Welche Eigenschaften diese haben, weiß man aber noch nicht. „Es gibt einen starken Anstieg. Aber das Land Tirol mauert und verschleiert wieder“, wird von Laer im „Kurier“ zitiert. Sie habe bereits vor einer Woche angeboten, Sequenzierungen durchzuführen. „Stattdessen werden die Proben weiter an die AGES geschickt, von wo sie dann nach ein bis zwei Wochen wiederkommen. Wir sequenzieren hier in zwei bis drei Tagen“, erklärt die Virologin.

Geht es nach ihr, müssten drastische Maßnahmen ergriffen werden, über die von einer Taskforce beraten werden müsste. „Aber ich bin der Meinung, man müsste Tirol für einen Monat isolieren – vom Rest von Österreich und dem Ausland“ – mehr dazu in tirol.ORF.at. Wie Platter dazu steht, wird man vielleicht Donnerstagmittag wissen. Denn wie SPÖ-Landeschef Georg Dornauer berichtete, hat der Landeshauptmann die Klubchefs für den Vormittag zu einer Besprechung am Rande der Landtagssitzung gebeten.
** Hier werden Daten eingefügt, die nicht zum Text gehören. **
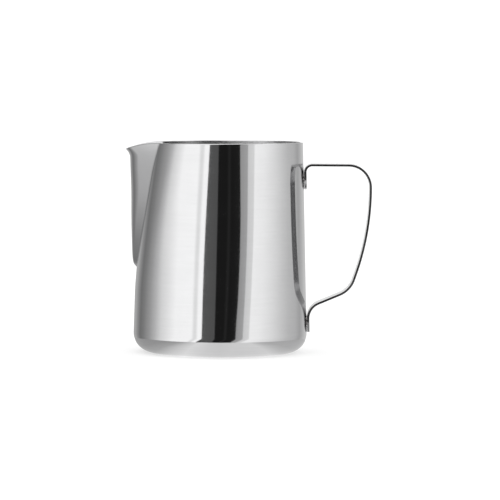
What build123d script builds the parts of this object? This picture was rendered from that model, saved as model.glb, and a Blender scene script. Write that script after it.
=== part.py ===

Dornauer will von Platter wissen, welche Strategie dieser habe, die Mutation in den Griff zu bekommen.

Ministerium will über Maßnahmen diskutieren

Im Gesundheitsministerium ist man besorgt und schließt Reisebeschränkungen nicht aus: „Derzeit werden die Verdachtsproben aus Tirol endausgewertet. Sobald diese Ergebnisse vorliegen, werden wir mit dem Land Tirol auf Basis dieser Ergebnisse sofort das Gespräch über weitere notwendige Maßnahmen zur Eingrenzung führen. Eine möglichst breite Testung in der betroffenen Region ist der erste Schritt dazu“, heißt es auf „Presse“-Nachfrage. Binnen 48 Stunden werde man mehr wissen.

Auch für Tirols Landeshauptmann-Stellvertreterin Ingrid Felipe (Grüne) sei jetzt „ein genaues Hinsehen auf die Entwicklungen“ erforderlich, nachdem hinsichtlich der Mutationen noch viele Fragen ungeklärt seien. Wie etwa „welchen Wirkungsgrad eine Covid-Impfung“ habe oder „wie sich eine bereits durchgemachte Infektion mit einer Mutation verhält“.

Testkapazitäten sollen ausgebaut werden

Das Land will nun die Testkapazitäten in den nächsten Tagen auf 50.000 Testungen pro Tag erhöhen. „Wir bitten alle Tirolerinnen und Tiroler, dieses Angebot zum eigenen Schutz und Schutz anderer anzunehmen und damit die Ausbreitung des Coronavirus in Tirol einzudämmen“, sagte Elmar Rizzoli, Leiter des CoV-Einsatzstabes.

CoV-Mutante: Große Sorge wegen „Tiroler Subtyps“

Die Virologin Dorothee von Laer von der Medi-Uni Innsbruck sieht die CoV-Situation in Tirol wegen der südafrikanischen Mutante mit großer Sorge. Bei dieser Mutation des Virus handle es sich um „alles andere als einen lokalen Ausbruch“. Es gebe einen „Tiroler Subtyp“ der Südafrika-Mutation.

Das betreffe besonders die Bevölkerung im Tiroler Unterland, wo die Mutationen aufgetaucht sind. Beim Contact-Tracing sollen außerdem mehr Mitarbeiter eingesetzt werden, zudem sollen die Hygiene- und Sicherheitskonzepte in den Alters- und Pflegeheimen geprüft und allenfalls nachgeschärft werden. In Osttirol sind unterdessen die Bewohner und Bewohnerinnen von fünf Gemeinden am kommenden Wochenende aufgerufen, einen PCR-Test durchführen zu lassen. Grund dafür ist ein „erhöhtes Infektionsgeschehen“ im Bezirk Lienz, teilte das Land mit.

Die 7-Tage-Inzidenz liegt derzeit bei 279 – also im österreichischen Bezirksvergleich am zweiten Platz. In Osttirol gebe es aber keine bestätigten Mutationen des Coronavirus, berichtete Rizzoli – mehr dazu in tirol.ORF.at. Auch in Niederösterreich verbreitet sich die Virusmutation B.1.1.7 rascher als gedacht. Die Zahl der Fälle stieg sprunghaft an – mehr dazu in noe.ORF.at.